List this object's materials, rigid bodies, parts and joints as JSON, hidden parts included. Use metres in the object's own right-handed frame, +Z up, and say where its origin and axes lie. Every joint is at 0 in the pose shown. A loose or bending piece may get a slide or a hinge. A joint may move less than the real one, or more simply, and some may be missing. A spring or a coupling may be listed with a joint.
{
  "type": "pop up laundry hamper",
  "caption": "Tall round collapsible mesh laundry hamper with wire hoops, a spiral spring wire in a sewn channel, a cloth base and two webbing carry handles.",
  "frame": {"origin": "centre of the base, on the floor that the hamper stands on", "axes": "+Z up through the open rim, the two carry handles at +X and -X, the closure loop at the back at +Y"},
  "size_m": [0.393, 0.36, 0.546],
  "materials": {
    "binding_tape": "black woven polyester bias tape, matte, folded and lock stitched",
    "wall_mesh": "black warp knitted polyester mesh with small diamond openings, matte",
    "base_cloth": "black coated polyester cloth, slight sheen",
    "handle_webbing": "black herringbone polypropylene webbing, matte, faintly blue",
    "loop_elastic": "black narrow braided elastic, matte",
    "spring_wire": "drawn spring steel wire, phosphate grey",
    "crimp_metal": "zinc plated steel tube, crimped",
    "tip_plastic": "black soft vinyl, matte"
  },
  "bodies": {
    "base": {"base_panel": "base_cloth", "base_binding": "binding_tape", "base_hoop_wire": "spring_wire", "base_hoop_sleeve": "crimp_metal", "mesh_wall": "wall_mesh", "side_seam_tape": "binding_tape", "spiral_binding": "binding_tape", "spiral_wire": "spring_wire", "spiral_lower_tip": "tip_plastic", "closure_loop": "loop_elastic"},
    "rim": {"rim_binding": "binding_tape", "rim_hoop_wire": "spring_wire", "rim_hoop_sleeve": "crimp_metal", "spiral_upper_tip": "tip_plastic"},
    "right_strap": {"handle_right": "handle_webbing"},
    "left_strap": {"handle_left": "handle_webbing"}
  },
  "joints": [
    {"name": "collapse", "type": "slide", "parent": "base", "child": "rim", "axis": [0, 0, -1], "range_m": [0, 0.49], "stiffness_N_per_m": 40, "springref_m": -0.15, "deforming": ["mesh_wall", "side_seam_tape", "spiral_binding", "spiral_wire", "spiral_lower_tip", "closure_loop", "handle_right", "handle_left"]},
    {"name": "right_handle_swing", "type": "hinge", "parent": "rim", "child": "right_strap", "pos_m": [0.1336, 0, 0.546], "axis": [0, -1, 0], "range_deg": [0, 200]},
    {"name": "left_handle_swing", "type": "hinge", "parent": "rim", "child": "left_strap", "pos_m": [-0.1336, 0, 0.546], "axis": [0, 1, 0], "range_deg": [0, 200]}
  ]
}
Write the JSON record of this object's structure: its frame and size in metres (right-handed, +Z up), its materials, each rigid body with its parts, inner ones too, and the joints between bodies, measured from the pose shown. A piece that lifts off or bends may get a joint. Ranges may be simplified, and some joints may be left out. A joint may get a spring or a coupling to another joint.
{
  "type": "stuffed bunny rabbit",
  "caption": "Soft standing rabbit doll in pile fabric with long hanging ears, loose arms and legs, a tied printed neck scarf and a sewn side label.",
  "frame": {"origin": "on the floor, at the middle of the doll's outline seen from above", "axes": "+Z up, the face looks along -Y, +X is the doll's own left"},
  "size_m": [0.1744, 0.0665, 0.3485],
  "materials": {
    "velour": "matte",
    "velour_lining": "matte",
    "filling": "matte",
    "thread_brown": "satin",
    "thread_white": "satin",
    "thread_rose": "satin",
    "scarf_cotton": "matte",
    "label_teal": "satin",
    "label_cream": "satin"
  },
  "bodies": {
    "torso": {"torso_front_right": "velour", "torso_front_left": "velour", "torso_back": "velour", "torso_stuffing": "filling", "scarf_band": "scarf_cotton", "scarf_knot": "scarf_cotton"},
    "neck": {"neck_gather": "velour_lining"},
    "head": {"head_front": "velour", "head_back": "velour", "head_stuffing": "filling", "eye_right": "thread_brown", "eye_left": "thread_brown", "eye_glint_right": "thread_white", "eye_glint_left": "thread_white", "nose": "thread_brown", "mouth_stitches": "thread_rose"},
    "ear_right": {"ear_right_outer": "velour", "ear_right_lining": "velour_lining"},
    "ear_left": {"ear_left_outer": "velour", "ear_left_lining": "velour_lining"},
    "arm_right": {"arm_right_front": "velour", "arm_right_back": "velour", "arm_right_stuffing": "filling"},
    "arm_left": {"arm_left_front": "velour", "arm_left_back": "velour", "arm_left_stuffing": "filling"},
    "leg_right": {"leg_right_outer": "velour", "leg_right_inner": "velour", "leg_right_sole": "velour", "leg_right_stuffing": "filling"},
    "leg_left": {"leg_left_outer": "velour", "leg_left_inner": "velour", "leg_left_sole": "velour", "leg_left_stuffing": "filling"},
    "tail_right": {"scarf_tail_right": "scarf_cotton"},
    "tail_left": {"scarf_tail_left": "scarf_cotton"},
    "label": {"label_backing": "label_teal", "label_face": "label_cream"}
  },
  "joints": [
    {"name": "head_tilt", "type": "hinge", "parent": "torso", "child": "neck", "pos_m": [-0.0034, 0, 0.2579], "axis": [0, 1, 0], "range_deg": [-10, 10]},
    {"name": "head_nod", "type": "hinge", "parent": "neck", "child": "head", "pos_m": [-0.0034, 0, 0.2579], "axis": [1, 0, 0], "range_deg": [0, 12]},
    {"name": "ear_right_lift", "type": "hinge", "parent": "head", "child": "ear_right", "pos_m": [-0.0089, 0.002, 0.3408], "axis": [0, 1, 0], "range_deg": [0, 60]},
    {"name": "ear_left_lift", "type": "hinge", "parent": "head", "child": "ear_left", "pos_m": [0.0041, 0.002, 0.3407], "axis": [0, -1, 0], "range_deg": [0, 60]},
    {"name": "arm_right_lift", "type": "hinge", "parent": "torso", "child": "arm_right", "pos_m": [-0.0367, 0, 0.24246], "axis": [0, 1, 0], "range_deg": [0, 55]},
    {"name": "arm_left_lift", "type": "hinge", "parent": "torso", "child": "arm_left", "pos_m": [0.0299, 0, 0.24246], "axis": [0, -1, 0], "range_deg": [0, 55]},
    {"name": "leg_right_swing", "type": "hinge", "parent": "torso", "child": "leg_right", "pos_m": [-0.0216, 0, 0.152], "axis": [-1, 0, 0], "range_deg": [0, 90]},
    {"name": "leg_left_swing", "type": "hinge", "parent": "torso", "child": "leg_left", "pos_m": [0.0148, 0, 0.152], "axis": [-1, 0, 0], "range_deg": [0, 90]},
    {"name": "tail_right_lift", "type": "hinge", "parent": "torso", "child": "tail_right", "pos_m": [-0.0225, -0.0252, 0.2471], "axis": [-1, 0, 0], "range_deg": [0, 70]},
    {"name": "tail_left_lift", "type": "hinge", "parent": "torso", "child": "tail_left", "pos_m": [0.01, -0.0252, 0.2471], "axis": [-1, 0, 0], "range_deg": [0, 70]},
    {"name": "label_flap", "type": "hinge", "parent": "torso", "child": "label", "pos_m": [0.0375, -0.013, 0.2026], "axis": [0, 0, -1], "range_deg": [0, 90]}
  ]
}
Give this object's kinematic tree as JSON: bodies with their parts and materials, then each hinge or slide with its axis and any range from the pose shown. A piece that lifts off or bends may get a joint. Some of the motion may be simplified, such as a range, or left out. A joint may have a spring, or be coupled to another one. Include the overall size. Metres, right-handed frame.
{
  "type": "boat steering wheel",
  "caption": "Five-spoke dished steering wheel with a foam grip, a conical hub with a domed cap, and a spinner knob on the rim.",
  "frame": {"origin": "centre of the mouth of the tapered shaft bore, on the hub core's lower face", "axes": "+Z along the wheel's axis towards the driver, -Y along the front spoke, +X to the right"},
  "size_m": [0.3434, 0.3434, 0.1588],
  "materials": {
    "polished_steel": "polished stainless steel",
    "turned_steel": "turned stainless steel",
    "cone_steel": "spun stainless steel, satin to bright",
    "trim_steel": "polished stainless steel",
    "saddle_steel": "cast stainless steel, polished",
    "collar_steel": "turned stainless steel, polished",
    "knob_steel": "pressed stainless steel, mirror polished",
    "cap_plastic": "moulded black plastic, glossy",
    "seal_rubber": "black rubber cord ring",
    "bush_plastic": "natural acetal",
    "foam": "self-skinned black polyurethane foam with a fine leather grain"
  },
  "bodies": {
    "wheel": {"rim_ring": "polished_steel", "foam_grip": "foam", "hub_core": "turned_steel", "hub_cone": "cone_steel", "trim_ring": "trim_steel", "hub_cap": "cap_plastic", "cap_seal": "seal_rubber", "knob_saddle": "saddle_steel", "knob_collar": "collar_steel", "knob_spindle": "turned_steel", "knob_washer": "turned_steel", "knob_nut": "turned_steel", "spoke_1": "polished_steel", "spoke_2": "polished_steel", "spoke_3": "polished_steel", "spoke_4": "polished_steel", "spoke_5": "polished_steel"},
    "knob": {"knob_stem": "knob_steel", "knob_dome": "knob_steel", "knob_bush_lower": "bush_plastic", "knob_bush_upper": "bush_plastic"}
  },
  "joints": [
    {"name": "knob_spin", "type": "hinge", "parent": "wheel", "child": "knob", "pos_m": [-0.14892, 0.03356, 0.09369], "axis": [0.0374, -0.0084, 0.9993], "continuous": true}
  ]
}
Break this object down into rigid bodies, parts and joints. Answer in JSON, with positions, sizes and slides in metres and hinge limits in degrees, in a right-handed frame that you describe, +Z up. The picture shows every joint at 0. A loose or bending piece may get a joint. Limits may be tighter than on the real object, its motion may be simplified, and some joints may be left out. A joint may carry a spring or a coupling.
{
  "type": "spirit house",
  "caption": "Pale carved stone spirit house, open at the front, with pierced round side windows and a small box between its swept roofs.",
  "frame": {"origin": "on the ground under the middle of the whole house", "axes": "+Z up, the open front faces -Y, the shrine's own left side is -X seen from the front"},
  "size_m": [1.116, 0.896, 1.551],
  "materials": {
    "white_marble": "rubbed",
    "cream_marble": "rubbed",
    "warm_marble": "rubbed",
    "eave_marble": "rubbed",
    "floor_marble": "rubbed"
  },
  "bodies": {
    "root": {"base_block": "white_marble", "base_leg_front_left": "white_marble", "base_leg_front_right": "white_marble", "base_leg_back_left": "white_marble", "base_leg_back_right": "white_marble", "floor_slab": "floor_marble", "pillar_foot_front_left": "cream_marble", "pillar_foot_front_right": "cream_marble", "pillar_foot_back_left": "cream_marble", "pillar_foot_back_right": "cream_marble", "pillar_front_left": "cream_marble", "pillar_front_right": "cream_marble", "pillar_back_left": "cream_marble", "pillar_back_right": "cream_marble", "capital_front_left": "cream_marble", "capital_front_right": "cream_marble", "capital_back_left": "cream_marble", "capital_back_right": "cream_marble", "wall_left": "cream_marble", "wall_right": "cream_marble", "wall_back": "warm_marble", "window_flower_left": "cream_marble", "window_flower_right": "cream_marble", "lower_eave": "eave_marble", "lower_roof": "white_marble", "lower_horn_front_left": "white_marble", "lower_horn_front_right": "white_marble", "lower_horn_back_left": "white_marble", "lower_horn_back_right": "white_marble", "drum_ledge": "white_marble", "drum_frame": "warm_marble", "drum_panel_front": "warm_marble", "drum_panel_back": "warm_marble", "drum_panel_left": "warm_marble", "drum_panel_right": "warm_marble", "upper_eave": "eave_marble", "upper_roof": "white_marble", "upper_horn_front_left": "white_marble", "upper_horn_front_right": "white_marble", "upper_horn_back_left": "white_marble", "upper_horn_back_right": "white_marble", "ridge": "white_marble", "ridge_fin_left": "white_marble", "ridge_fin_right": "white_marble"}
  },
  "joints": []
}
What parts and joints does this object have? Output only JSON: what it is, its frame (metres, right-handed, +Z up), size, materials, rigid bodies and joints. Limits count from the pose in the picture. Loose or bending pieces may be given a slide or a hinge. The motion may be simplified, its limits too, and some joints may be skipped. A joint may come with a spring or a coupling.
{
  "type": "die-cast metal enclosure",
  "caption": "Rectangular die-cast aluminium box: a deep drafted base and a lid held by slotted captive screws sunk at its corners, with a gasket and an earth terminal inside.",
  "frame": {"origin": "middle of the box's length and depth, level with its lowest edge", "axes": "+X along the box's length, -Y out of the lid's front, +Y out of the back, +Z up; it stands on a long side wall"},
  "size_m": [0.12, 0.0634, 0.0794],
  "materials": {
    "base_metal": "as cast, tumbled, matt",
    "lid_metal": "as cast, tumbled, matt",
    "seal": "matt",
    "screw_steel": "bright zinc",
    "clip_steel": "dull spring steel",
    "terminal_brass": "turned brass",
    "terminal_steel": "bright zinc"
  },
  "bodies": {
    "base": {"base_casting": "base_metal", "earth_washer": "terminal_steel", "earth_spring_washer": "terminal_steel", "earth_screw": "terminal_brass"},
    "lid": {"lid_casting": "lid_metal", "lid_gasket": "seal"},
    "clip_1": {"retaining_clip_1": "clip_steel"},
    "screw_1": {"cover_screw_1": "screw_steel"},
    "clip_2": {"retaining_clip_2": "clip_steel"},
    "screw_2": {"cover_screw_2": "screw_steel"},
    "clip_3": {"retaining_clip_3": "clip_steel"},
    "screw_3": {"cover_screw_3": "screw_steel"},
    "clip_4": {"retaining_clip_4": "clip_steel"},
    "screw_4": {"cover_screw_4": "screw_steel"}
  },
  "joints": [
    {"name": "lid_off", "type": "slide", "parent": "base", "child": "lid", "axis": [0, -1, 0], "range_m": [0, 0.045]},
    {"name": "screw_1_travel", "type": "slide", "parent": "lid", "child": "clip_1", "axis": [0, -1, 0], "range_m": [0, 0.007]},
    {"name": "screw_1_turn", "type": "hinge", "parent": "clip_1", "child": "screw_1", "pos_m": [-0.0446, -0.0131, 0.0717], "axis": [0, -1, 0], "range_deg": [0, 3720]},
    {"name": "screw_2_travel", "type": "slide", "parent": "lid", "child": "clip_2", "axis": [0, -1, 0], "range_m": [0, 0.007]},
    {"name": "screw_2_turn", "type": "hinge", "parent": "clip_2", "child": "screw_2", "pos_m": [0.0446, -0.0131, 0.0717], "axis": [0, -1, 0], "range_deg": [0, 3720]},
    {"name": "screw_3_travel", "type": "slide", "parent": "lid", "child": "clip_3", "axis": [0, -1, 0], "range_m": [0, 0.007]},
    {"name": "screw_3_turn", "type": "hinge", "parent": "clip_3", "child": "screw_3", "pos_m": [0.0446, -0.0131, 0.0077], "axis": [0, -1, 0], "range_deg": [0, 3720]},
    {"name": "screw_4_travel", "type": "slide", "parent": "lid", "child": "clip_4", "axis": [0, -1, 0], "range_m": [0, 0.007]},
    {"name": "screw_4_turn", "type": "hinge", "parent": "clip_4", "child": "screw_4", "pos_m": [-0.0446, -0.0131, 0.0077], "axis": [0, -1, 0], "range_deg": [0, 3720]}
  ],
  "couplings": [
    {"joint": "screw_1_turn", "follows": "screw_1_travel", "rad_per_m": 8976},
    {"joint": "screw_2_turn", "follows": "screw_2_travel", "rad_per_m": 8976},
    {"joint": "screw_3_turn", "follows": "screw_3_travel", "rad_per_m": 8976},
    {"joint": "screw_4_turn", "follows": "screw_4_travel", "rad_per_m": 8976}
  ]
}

┄┄┄┄┄┄┄┄┄┄

__WRITTEN PROBLEM__
Extract every line that has the string "lifts" in it.

__ANSWER TO THIS TASK__
Write the JSON record of this object's structure: its frame and size in metres (right-handed, +Z up), its materials, each rigid body with its parts, inner ones too, and the joints between bodies, measured from the pose shown. A piece that lifts off or bends may get a joint. Ranges may be simplified, and some joints may be left out. A joint may get a spring or a coupling to another joint.
Give this object's kinematic tree as JSON: bodies with their parts and materials, then each hinge or slide with its axis and any range from the pose shown. A piece that lifts off or bends may get a joint. Some of the motion may be simplified, such as a range, or left out. A joint may have a spring, or be coupled to another one. Include the overall size. Metres, right-handed frame.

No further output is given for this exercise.